◆ To be done: Reproduce exactly the lines below, from the first through the one containing "stub_overhang = 68; // [15:1:110]", and nothing more.

Dataset records:
******************************

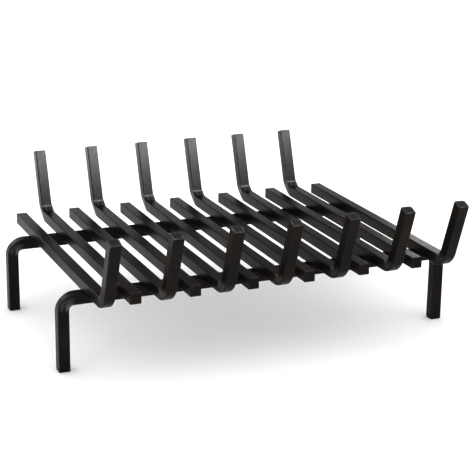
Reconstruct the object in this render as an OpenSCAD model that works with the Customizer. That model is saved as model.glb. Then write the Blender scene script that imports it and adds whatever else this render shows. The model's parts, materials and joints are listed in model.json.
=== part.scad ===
// Log grate of solid square steel bar. Two rails, each bent down at both ends into legs,
// carry a row of cross bars. Every other bar is turned round, so that one ends in a prong
// at the front and the next in a prong at the back. Each crossing is welded from below.
// Origin on the hearth under the middle of the grate, +X along the rails, +Y to the back.

/* [Frame] */
// Length of a leg rail over the outer faces of its legs
rail_length = 590; // [440:2:760]
// Depth over the outer faces of the two leg rails
frame_depth = 276; // [180:2:400]
// Height of the top of the leg rails above the hearth
rail_height = 110; // [60:1:180]
// Side of the square bar that the leg rails are bent from
rail_bar = 16; // [12:0.5:22]
// Inside radius of the bends from rail to leg
leg_bend_radius = 10; // [4:0.5:18]

/* [Cross bars] */
// Number of cross bars, odd so that both end bars have their prong at the front
bar_count = 13; // [7:2:17]
// Side of the square bar that the cross bars are bent from
cross_bar = 16; // [10:0.5:20]
// Length of rail between the bend of a leg and the nearest cross bar
end_gap = 10; // [1:1:40]
// Length of a bar's plain end past the outer face of the rail
stub_overhang = 68; // [15:1:110]

/* [Prongs] */
// Distance from the outer face of the rail to the outer corner where the prong turns up
prong_overhang = 81.5; // [45:0.5:130]
// Length of a prong along its outer face, from that corner to the tip
prong_length = 104; // [50:1:180]
// Lean of a prong outwards from upright, in degrees
prong_lean = 19.5; // [0:0.5:40]
// Inside radius of the bend from bar to prong
prong_bend_radius = 15; // [4:0.5:24]

/* [Edges and welds] */
// Radius of the softened long edges of every bar
edge_radius = 1; // [0.4:0.1:2]
// Chamfer round the cut ends of every bar
end_chamfer = 0.8; // [0.3:0.1:1.8]
// Amount by which the bar draws in on each side where it is bent
bend_draw = 0.05; // [0.02:0.01:0.3]
// Leg length of a weld bead, down the rail and out along the bar
weld_leg = 5; // [3:0.5:7]
// Spacing of the ripples along a weld bead
weld_ripple = 2.4; // [1.8:0.2:4]

/* [Hidden] */
$fn = 64;
front_bar_count = (bar_count + 1) / 2;
rear_bar_count = (bar_count - 1) / 2;
front_bar_names = [for (i = [1:front_bar_count]) str("front_prong_bar_", i)];
rear_bar_names = [for (i = [1:rear_bar_count]) str("rear_prong_bar_", i)];
weld_names = [for (name = concat(front_bar_names, rear_bar_names)) str(name, "_welds")];

bar_colour = "#211f1d";
weld_colour = "#2b2826";

rail_y = (frame_depth - rail_bar) / 2;
end_bar_x = rail_length / 2 - rail_bar - leg_bend_radius - end_gap - cross_bar / 2;
bar_pitch = 2 * end_bar_x / (bar_count - 1);
prong_turn = 90 - prong_lean;
bend_reach = 1;
cut_margin = 1;
ripple_swell = 0.75;

// Length that a bend takes from each outer face, measured from their sharp corner
function bend_setback(bar, inner_radius, turn) = (inner_radius + bar) * tan(turn / 2);

// Position of a cross bar, counted from the left: front-prong bars stand in the odd places
function bar_x(place) = (place - 1) * bar_pitch - end_bar_x;
function front_place(i) = 2 * i - 1;
function rear_place(i) = 2 * i;

// Section of a square bar with softened edges, centred
module bar_section(bar) {
    flat = bar - 2 * edge_radius;
    square([bar, flat], center = true);
    square([flat, bar], center = true);
    for (x = [-1, 1], y = [-1, 1])
        translate([x * flat / 2, y * flat / 2])
            circle(r = edge_radius);
}

// Straight run along +X
module straight(bar, length) {
    rotate([0, 90, 0])
        linear_extrude(length)
            bar_section(bar);
}

// Outline that cuts the end of a run at +X, wider than the bar at its sides and open behind it
module end_outline(bar, length) {
    half = bar / 2;
    polygon([
        [-cut_margin, -bar],
        [length - end_chamfer - half, -bar],
        [length, end_chamfer - half],
        [length, half - end_chamfer],
        [length - end_chamfer - half, bar],
        [-cut_margin, bar]
    ]);
}

// Straight run along +X whose far end is cut square, with its four edges chamfered
module cut_end(bar, length) {
    intersection() {
        straight(bar, length);
        linear_extrude(2 * bar, center = true)
            end_outline(bar, length);
        rotate([90, 0, 0])
            linear_extrude(2 * bar, center = true)
                end_outline(bar, length);
    }
}

// Places what follows a bend at the bend's far end, along its new direction
module past_bend(bar, inner_radius, turn) {
    centre_radius = inner_radius + bar / 2;
    translate([0, 0, centre_radius])
        rotate([0, -turn, 0])
            translate([0, 0, -centre_radius])
                children();
}

// Bend that starts at the origin along +X and turns up towards +Z. Its section is a hair
// smaller, because bar draws in where it is bent, and it reaches into the straight at each end.
module bend(bar, inner_radius, turn) {
    centre_radius = inner_radius + bar / 2;
    rotate([90, 0, 0])
        translate([0, centre_radius, 0])
            rotate(-90 - bend_reach)
                rotate_extrude(angle = turn + 2 * bend_reach)
                    translate([centre_radius, 0])
                        bar_section(bar - 2 * bend_draw);
}

// Bend up towards +Z and the straight tail after it, at the end of a run along +X.
// The tail's length is taken along its outer face, from the sharp corner of the bend.
module bent_tail(bar, inner_radius, turn, tail) {
    bend(bar, inner_radius, turn);
    past_bend(bar, inner_radius, turn)
        cut_end(bar, tail - bend_setback(bar, inner_radius, turn));
}

// Rail along X on two legs, at the given place in the depth of the grate
module leg_rail(y) {
    bend_x = rail_length / 2 - bend_setback(rail_bar, leg_bend_radius, 90);
    color(bar_colour)
        translate([0, y, rail_height - rail_bar / 2]) {
            translate([-bend_x, 0, 0])
                straight(rail_bar, 2 * bend_x);
            for (side = [0, 1])
                mirror([side, 0, 0])
                    translate([bend_x, 0, 0])
                        mirror([0, 0, 1])
                            bent_tail(rail_bar, leg_bend_radius, 90, rail_height);
        }
}

// Cross bar across the middle of the frame, its prong towards +X and its plain end towards -X
module prong_bar() {
    bend_x = frame_depth / 2 + prong_overhang - bend_setback(cross_bar, prong_bend_radius, prong_turn);
    color(bar_colour)
        translate([bend_x, 0, 0]) {
            mirror([1, 0, 0])
                cut_end(cross_bar, bend_x + frame_depth / 2 + stub_overhang);
            bent_tail(cross_bar, prong_bend_radius, prong_turn, prong_length);
        }
}

// Outline of half a weld bead, its axis along Y, with one swelling for each ripple
module bead_outline(length) {
    swelling = ripple_swell * weld_ripple;
    waist = weld_leg - swelling;
    ripples = floor((length - 2 * swelling) / weld_ripple);
    first = (length - ripples * weld_ripple) / 2;
    polygon([[0, 0], [waist, first], [waist, length - first], [0, length]]);
    for (i = [0:ripples])
        translate([waist, first + i * weld_ripple])
            circle(r = swelling);
}

// Quarter-round bead along +X, in the corner below a bar and towards +Y from a rail's side
module weld_bead() {
    length = cross_bar - 2 * edge_radius;
    translate([-length / 2, 0, 0])
        rotate([0, 90, 0])
            rotate_extrude(angle = 90)
                bead_outline(length);
}

// The four beads that hold one cross bar, one on each side of each rail
module bar_welds(x) {
    color(weld_colour)
        for (end = [0, 1], side = [0, 1])
            translate([x, 0, rail_height])
                mirror([0, end, 0])
                    translate([0, rail_y, 0])
                        mirror([0, side, 0])
                            translate([0, rail_bar / 2, 0])
                                weld_bead();
}

module front_leg_rail() {
    leg_rail(-rail_y);
}

module rear_leg_rail() {
    leg_rail(rail_y);
}

module front_prong_bar(i) {
    translate([bar_x(front_place(i)), 0, rail_height + cross_bar / 2])
        rotate(-90)
            prong_bar();
}

module rear_prong_bar(i) {
    translate([bar_x(rear_place(i)), 0, rail_height + cross_bar / 2])
        rotate(90)
            prong_bar();
}

front_leg_rail();
rear_leg_rail();
for (i = [1:front_bar_count]) {
    name = front_bar_names[i - 1];
    front_prong_bar(i);
    bar_welds(bar_x(front_place(i)));
}
for (i = [1:rear_bar_count]) {
    name = rear_bar_names[i - 1];
    rear_prong_bar(i);
    bar_welds(bar_x(rear_place(i)));
}
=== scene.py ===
import json
import math

import bmesh
import bpy
from mathutils import Matrix, Vector, noise

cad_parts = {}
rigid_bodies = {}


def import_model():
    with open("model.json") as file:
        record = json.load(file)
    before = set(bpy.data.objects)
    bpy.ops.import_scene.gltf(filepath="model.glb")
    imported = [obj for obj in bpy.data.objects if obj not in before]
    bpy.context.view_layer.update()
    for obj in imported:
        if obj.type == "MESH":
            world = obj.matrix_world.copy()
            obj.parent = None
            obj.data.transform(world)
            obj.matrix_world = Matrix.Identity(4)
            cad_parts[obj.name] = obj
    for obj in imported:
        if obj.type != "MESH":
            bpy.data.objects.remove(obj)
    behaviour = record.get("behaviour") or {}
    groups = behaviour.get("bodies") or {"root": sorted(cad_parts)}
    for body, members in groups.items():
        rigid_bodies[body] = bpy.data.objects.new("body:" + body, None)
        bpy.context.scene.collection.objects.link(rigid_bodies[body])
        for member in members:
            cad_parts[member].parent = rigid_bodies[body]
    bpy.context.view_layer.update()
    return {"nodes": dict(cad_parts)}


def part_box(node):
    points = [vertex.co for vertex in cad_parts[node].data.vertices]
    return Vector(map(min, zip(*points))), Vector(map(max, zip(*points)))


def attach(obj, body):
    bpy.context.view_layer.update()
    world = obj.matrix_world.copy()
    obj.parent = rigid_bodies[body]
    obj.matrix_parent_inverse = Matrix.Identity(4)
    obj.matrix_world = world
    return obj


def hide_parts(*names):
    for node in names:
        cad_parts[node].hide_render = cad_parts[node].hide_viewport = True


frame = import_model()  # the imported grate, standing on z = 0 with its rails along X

scene = bpy.context.scene
print("frame loaded, pieces:", len(frame["nodes"]))


# the view: front left, a little above the grate
cameraView = {
    "place": (-0.7898, -1.8810, 0.7510),
    "heading": 23.245,  # degrees to the right of straight back
    "dip": 17.12,  # degrees below the horizon
    "roll": 0.75,  # degrees anticlockwise
    "lens": 110.64,  # mm
    "sensor": 36.0,  # mm
    "clip": (0.05, 60),
}


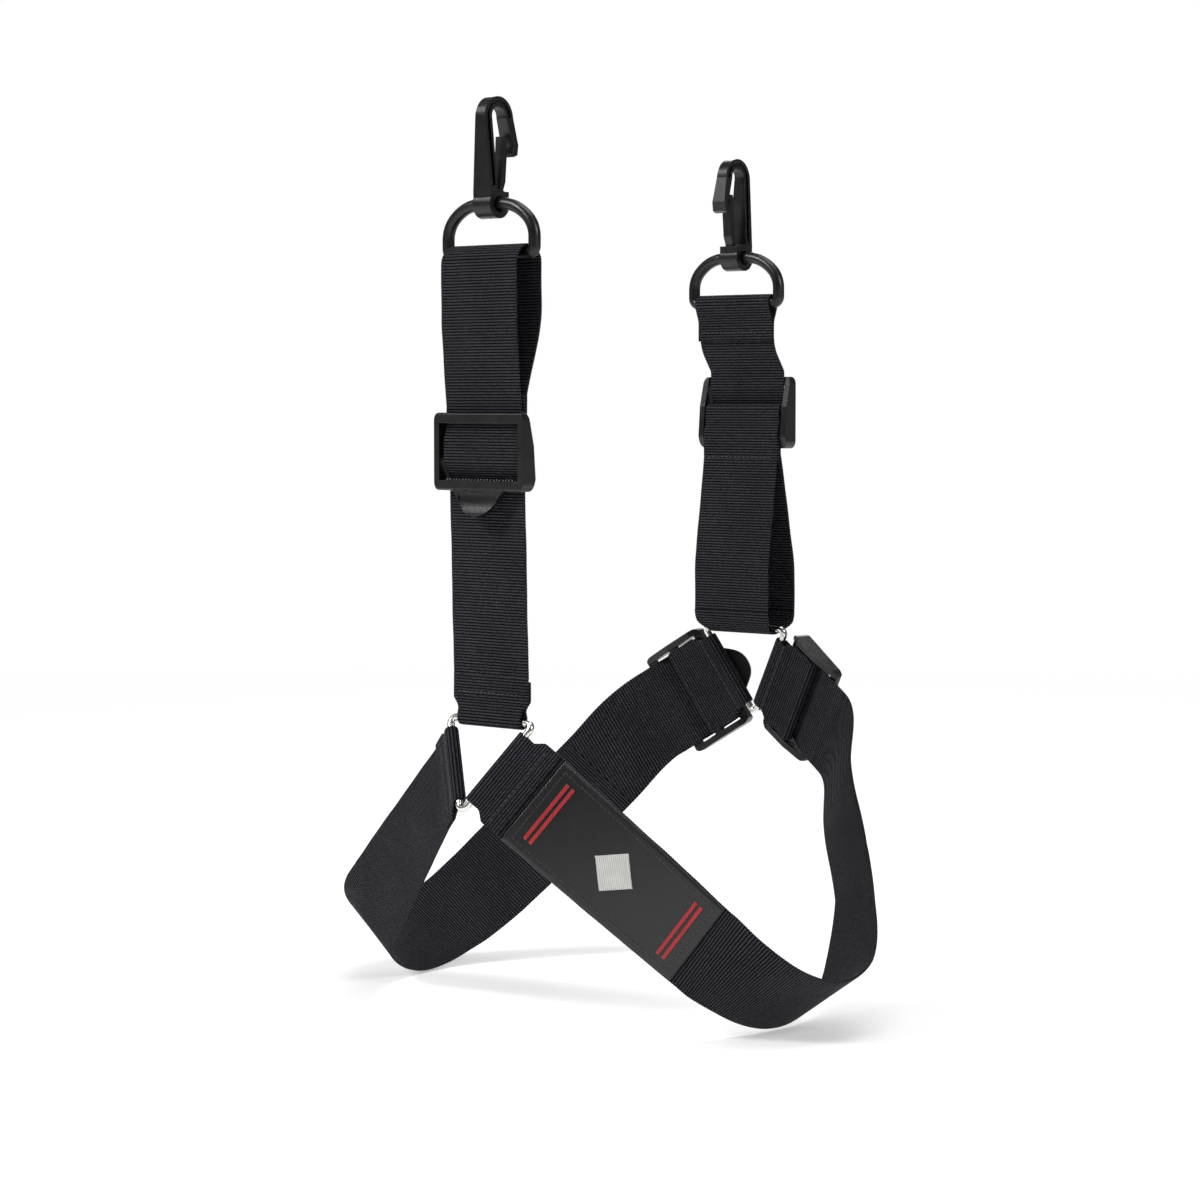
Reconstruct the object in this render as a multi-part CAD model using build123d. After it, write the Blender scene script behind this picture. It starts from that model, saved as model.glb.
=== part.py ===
"""Webbing harness with two snap hooks and two leg loops, in millimetres.

X runs across the harness (the wearer's left to right), Y from the front strap to the
rear strap, and Z up. The origin is the seat inside the crown of the front snap hook,
where the hung harness carries its load.
"""
import os
from math import atan2, cos, pi, radians, sin, tan

from build123d import *

os.makedirs("parts", exist_ok=True)

# ---------------------------------------------------------------- driving dimensions
webbing_width = 50.0
webbing_thickness = 1.45
layer_gap = 0.08             # air left between neighbouring layers and hardware
half_web = webbing_thickness / 2

ring_side = 57.0             # triangle ring, corner to corner on the wire's centreline
ring_wire_radius = 1.9
ring_corner_radius = 3.0
ring_height = ring_side * sin(radians(60))
front_ring_tilt = 27.0       # the front ring's lower corner kicks out to the front
rear_ring_tilt = 11.0        # the rear ring's lower corner kicks out to the rear
front_leg_swing = 33.0       # leg strap swung backwards out of the front ring's plane
rear_leg_swing = 19.0        # leg strap swung forwards out of the rear ring's plane

ring_spacing = 199.0         # front ring's top side to the rear ring's, along Y
ring_rise = 35.0             # the rear ring hangs this much higher
fold_narrowing = 2.6         # webbing gathers in by this at each edge where it rounds a ring
fold_sewn_end = 20.0         # sewn tail, measured from the wire
fold_stitch = 13.5           # stitch row, measured from the wire

slider_inner_width = 52.2
slider_rail = 3.4
slider_half_length = 19.0
slider_face = -3.0           # depth of the slider's face in front of its own origin
slider_bar = 5.0             # the top and lower bars, along the strap
top_bar_back = 0.5
lower_bar_back = 3.0
middle_bar_front = 1.5
middle_bar_back = 4.5
middle_bar_half = 3.0
middle_bar_round = 1.4
tab_reach = 11.5
tab_half_root = 17.0
tooth_count = 22
tail_sewn = 27.0             # sewn tail past the middle bar
tail_stitch = 24.0
leg_tail_sewn = 20.5
leg_tail_stitch = 18.5
leg_stitch_depth = 8.6       # the loop's inner layer slopes away from the slider here

d_ring_wire_radius = 3.0
d_ring_inner_width = 51.0
d_ring_height = 24.0         # bar to crown, centreline
d_ring_corner = 3.15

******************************

◆ Task answer:
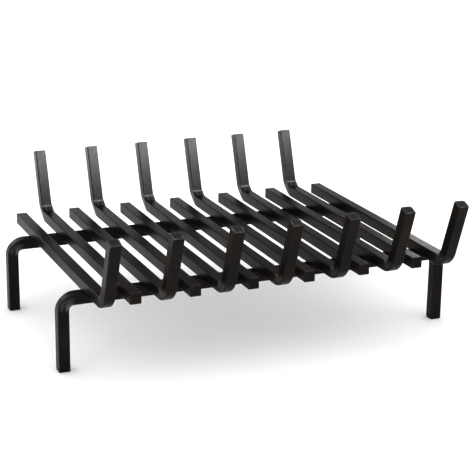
Reconstruct the object in this render as an OpenSCAD model that works with the Customizer. That model is saved as model.glb. Then write the Blender scene script that imports it and adds whatever else this render shows. The model's parts, materials and joints are listed in model.json.
=== part.scad ===
// Log grate of solid square steel bar. Two rails, each bent down at both ends into legs,
// carry a row of cross bars. Every other bar is turned round, so that one ends in a prong
// at the front and the next in a prong at the back. Each crossing is welded from below.
// Origin on the hearth under the middle of the grate, +X along the rails, +Y to the back.

/* [Frame] */
// Length of a leg rail over the outer faces of its legs
rail_length = 590; // [440:2:760]
// Depth over the outer faces of the two leg rails
frame_depth = 276; // [180:2:400]
// Height of the top of the leg rails above the hearth
rail_height = 110; // [60:1:180]
// Side of the square bar that the leg rails are bent from
rail_bar = 16; // [12:0.5:22]
// Inside radius of the bends from rail to leg
leg_bend_radius = 10; // [4:0.5:18]

/* [Cross bars] */
// Number of cross bars, odd so that both end bars have their prong at the front
bar_count = 13; // [7:2:17]
// Side of the square bar that the cross bars are bent from
cross_bar = 16; // [10:0.5:20]
// Length of rail between the bend of a leg and the nearest cross bar
end_gap = 10; // [1:1:40]
// Length of a bar's plain end past the outer face of the rail
stub_overhang = 68; // [15:1:110]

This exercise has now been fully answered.